If I ever get back to where I can get another SN95 Cobra, it's what I'm gonna try and do.
The arc of a PHB is not very much. I don't see binding issues with spherical ones if they are commonly used with OEM ones. Besides, the spherical WILL allow some lateral movement, as the "eyeball" sockets will move in any direction.
 
Eric, that's not the issue - think back to geometry, and how you can define a triangle. If you know the length of the three sides, you have a defined triangle. With solid UCAs, the length of the UCA cannot change like it can with a rubber-bushed UCA, ergo you have a defined triangle.

I stand by it not being a good idea. I can't say for certain that it won't work within the tolerances of real world parts, but I still wouldn't do it.
 
But in this case, I don't see the LCA's and UCA's being so ridged as to not allow the small amount of lateral momement dictated by the PHB and especially if they have spherical ends on each arm in the equasion.

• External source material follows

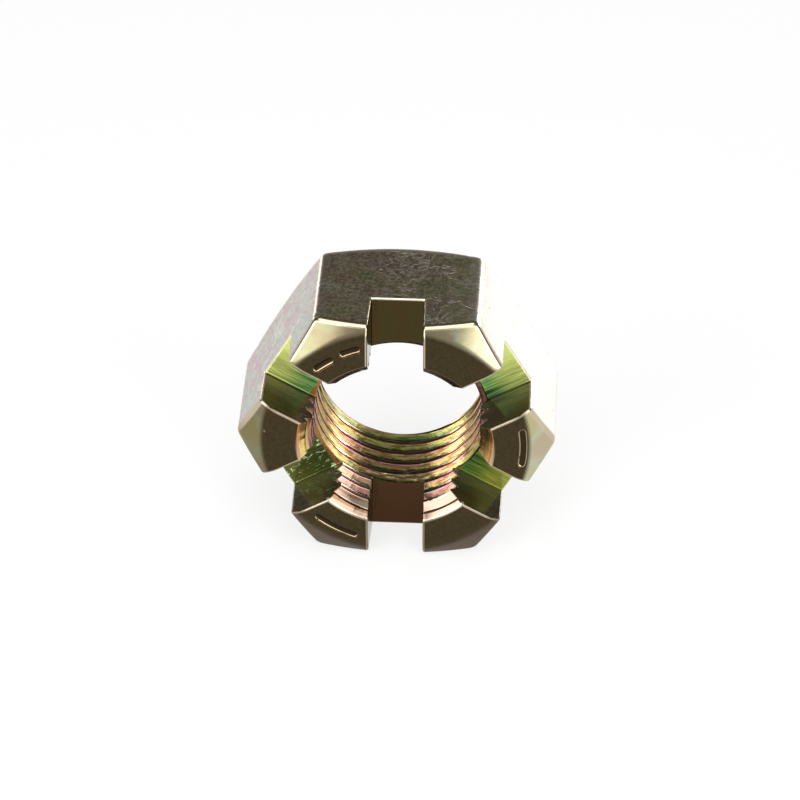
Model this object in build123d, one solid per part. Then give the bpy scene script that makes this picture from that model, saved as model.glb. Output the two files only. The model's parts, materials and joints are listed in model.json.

I am with you on whether or not it is a good idea, as I think that in combo with a TA is a proven solution for the issues presented by the UCA's. Doesn't appear that it is superior to them from a geometry point of view for 1/4 mile use, but will work fine.

Jazzer :)
 
Discussion starter · #28 ·
damn, this can of worms got a little more attention than i thought it would. maybe i should break down what i have at the current moment and see where it goes from there.

front:
GMS k
GMS coil overs in front 1 set 300lb on illumina's and a set of 200lbs on strange
MM plates (still fightning spacers)
steeda x2's
urethane offset rack bushings (will go to solids eventually)
termi sway bar (remove for the 1320)

rear:
GMS lower arms (these are getting changed)
GMS double adjustable uppers
wild rides s-box
lower battle boxes
strange/eibach drags
illumina's/frpp c-springs
stock houshing bushings

i dont mind to spend several hours changing set ups, thats fine and i plan this from begining, but would like to keep realistic (3-6hrs is fine). what i am looking to get is security in the ass to quit wobbling under hard trail braking, but still be able to be a happy medium in a sense for strait line. of course if i can stabilize the corners, i will ultimately stabilize strait line (for the most part). the goal is dual purpose, and its not easy by any means. the car will shine going strait, this is obvious, but i want it steady in the twisties.

i still have to make mind up on rear sway bar, front drag springs, griggs or MM, and whatever else may come along on this.
 
Discussion starter · #29 ·
id just throw in the extra money now and get a tq arm along with the phb, skip fussing over the uppers if you arent going to keep them in the end anyway.
i would really like to, but thats for later date if possible. if i keep the car, then that is what will eventually end up in the car.
 
If you DON'T want a happy tail... forgo the little benefit of the Wild S box and go TA :yes

Swapping out the uppers for a TA is just not realistic and cannot be done, with everything else, in only a few hours. If you go that route, I can just about guarantee, you will swap it out one time and never want to do it again :(

Jazzer says... go TA and remove HUGE hassel from your day :)
 
Discussion starter · #31 ·
if i keep the car it will eventually get a TA, just not right now. when/if it does, it will stay in. where i am stuck at right now is how getting the axle set. this is why i thought of PHB, but maybe a WL instead?
 
watts link shines over the phb when you have a lot of axle movement. You have a mustang you want to handle well not an SUV, so you are probably going to have stiffer rear springs. If you get the phb and set everything up right, you probably wont notice a huge difference going to the watts link and you might want to kick yourself for spending that money twice.